Write every line of the material out exactly as shown.

===== Raw data =====

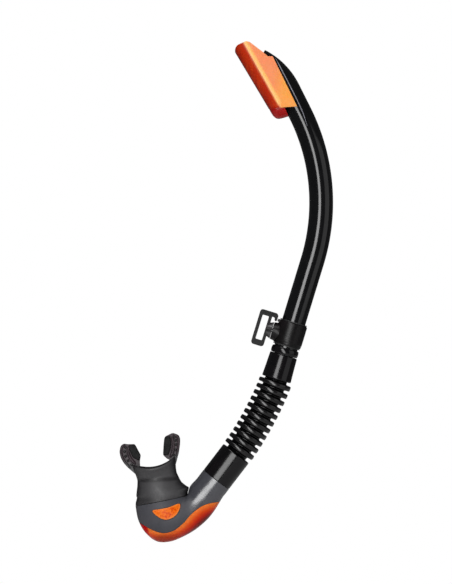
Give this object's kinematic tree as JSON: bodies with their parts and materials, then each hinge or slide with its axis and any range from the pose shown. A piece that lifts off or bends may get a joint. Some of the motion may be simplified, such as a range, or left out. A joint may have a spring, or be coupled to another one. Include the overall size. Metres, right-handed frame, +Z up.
{
  "type": "snorkel",
  "caption": "Snorkel with a curved barrel, a splash guard, a sliding strap keeper, a corrugated swivel hose, a purge chamber and a mouthpiece.",
  "frame": {"origin": "middle of the strap slot's outer wall, on the plane of symmetry", "axes": "+Z up along the worn snorkel, +X away from the mouth, +Y across it from its left side to its right"},
  "size_m": [0.1966, 0.037, 0.4595],
  "materials": {
    "barrel_plastic": "moulded gloss black",
    "guard_plastic": "moulded translucent orange-red",
    "keeper_plastic": "satin black",
    "sleeve_rubber": "soft black grip liner",
    "cuff_plastic": "moulded gloss black",
    "spigot_plastic": "black",
    "seal_rubber": "black O-ring",
    "hose_silicone": "satin black silicone",
    "chamber_plastic": "translucent smoke grey",
    "cover_plastic": "translucent orange-red",
    "inlay_plastic": "orange, finely textured",
    "mouthpiece_silicone": "satin dark grey silicone",
    "pin_metal": "plain",
    "valve_silicone": "clear silicone"
  },
  "bodies": {
    "tube": {"barrel": "barrel_plastic", "splash_guard": "guard_plastic", "splash_baffle": "guard_plastic", "coupling_ring": "cuff_plastic", "hose_spigot": "spigot_plastic", "coupling_seal": "seal_rubber", "upper_hose_cuff": "cuff_plastic", "flex_hose": "hose_silicone"},
    "keeper_sleeve": {"keeper_sleeve": "sleeve_rubber"},
    "keeper": {"keeper_collar": "keeper_plastic", "keeper_pivot_pin": "pin_metal"},
    "strap_clip": {"strap_clip": "keeper_plastic"},
    "lower_hose": {"lower_hose_cuff": "cuff_plastic", "swivel_spigot": "spigot_plastic", "swivel_seal": "seal_rubber"},
    "chamber": {"chamber_body": "chamber_plastic", "side_inlay_front": "inlay_plastic", "side_inlay_back": "inlay_plastic", "purge_cover": "cover_plastic", "purge_seat": "spigot_plastic", "mouthpiece": "mouthpiece_silicone"},
    "purge_valve": {"purge_valve": "valve_silicone"}
  },
  "joints": [
    {"name": "keeper_slide", "type": "slide", "parent": "tube", "child": "keeper_sleeve", "axis": [0.2924, 0, 0.9563], "range_m": [0, 0.055]},
    {"name": "keeper_turn", "type": "hinge", "parent": "keeper_sleeve", "child": "keeper", "pos_m": [0.02802, 0, -0.00857], "axis": [0.2924, 0, 0.9563], "continuous": true},
    {"name": "clip_swivel", "type": "hinge", "parent": "keeper", "child": "strap_clip", "pos_m": [0.01148, 0, -0.00351], "axis": [0.9563, 0, -0.2924], "range_deg": [-90, 90]},
    {"name": "hose_bend", "type": "hinge", "parent": "tube", "child": "lower_hose", "pos_m": [0.0055, 0, -0.0823], "axis": [0, 1, 0], "range_deg": [-20, 45], "stiffness_Nm_per_rad": 1.5, "springref_deg": 4.01, "deforming": ["flex_hose"]},
    {"name": "chamber_swivel", "type": "hinge", "parent": "lower_hose", "child": "chamber", "pos_m": [-0.0395, 0, -0.1409], "axis": [0.6088, 0, 0.7934], "range_deg": [-90, 90]},
    {"name": "purge_valve_lift", "type": "slide", "parent": "chamber", "child": "purge_valve", "axis": [0.1925, 0, -0.9813], "range_m": [0, 0.0012], "stiffness_N_per_m": 200}
  ]
}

=====

• **Correct output**
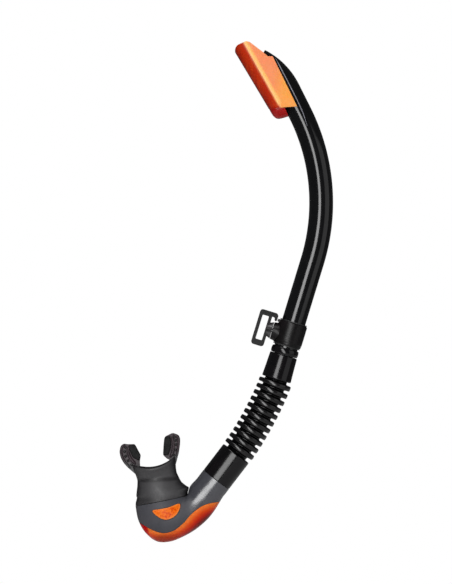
Give this object's kinematic tree as JSON: bodies with their parts and materials, then each hinge or slide with its axis and any range from the pose shown. A piece that lifts off or bends may get a joint. Some of the motion may be simplified, such as a range, or left out. A joint may have a spring, or be coupled to another one. Include the overall size. Metres, right-handed frame, +Z up.
{
  "type": "snorkel",
  "caption": "Snorkel with a curved barrel, a splash guard, a sliding strap keeper, a corrugated swivel hose, a purge chamber and a mouthpiece.",
  "frame": {"origin": "middle of the strap slot's outer wall, on the plane of symmetry", "axes": "+Z up along the worn snorkel, +X away from the mouth, +Y across it from its left side to its right"},
  "size_m": [0.1966, 0.037, 0.4595],
  "materials": {
    "barrel_plastic": "moulded gloss black",
    "guard_plastic": "moulded translucent orange-red",
    "keeper_plastic": "satin black",
    "sleeve_rubber": "soft black grip liner",
    "cuff_plastic": "moulded gloss black",
    "spigot_plastic": "black",
    "seal_rubber": "black O-ring",
    "hose_silicone": "satin black silicone",
    "chamber_plastic": "translucent smoke grey",
    "cover_plastic": "translucent orange-red",
    "inlay_plastic": "orange, finely textured",
    "mouthpiece_silicone": "satin dark grey silicone",
    "pin_metal": "plain",
    "valve_silicone": "clear silicone"
  },
  "bodies": {
    "tube": {"barrel": "barrel_plastic", "splash_guard": "guard_plastic", "splash_baffle": "guard_plastic", "coupling_ring": "cuff_plastic", "hose_spigot": "spigot_plastic", "coupling_seal": "seal_rubber", "upper_hose_cuff": "cuff_plastic", "flex_hose": "hose_silicone"},
    "keeper_sleeve": {"keeper_sleeve": "sleeve_rubber"},
    "keeper": {"keeper_collar": "keeper_plastic", "keeper_pivot_pin": "pin_metal"},
    "strap_clip": {"strap_clip": "keeper_plastic"},
    "lower_hose": {"lower_hose_cuff": "cuff_plastic", "swivel_spigot": "spigot_plastic", "swivel_seal": "seal_rubber"},
    "chamber": {"chamber_body": "chamber_plastic", "side_inlay_front": "inlay_plastic", "side_inlay_back": "inlay_plastic", "purge_cover": "cover_plastic", "purge_seat": "spigot_plastic", "mouthpiece": "mouthpiece_silicone"},
    "purge_valve": {"purge_valve": "valve_silicone"}
  },
  "joints": [
    {"name": "keeper_slide", "type": "slide", "parent": "tube", "child": "keeper_sleeve", "axis": [0.2924, 0, 0.9563], "range_m": [0, 0.055]},
    {"name": "keeper_turn", "type": "hinge", "parent": "keeper_sleeve", "child": "keeper", "pos_m": [0.02802, 0, -0.00857], "axis": [0.2924, 0, 0.9563], "continuous": true},
    {"name": "clip_swivel", "type": "hinge", "parent": "keeper", "child": "strap_clip", "pos_m": [0.01148, 0, -0.00351], "axis": [0.9563, 0, -0.2924], "range_deg": [-90, 90]},
    {"name": "hose_bend", "type": "hinge", "parent": "tube", "child": "lower_hose", "pos_m": [0.0055, 0, -0.0823], "axis": [0, 1, 0], "range_deg": [-20, 45], "stiffness_Nm_per_rad": 1.5, "springref_deg": 4.01, "deforming": ["flex_hose"]},
    {"name": "chamber_swivel", "type": "hinge", "parent": "lower_hose", "child": "chamber", "pos_m": [-0.0395, 0, -0.1409], "axis": [0.6088, 0, 0.7934], "range_deg": [-90, 90]},
    {"name": "purge_valve_lift", "type": "slide", "parent": "chamber", "child": "purge_valve", "axis": [0.1925, 0, -0.9813], "range_m": [0, 0.0012], "stiffness_N_per_m": 200}
  ]
}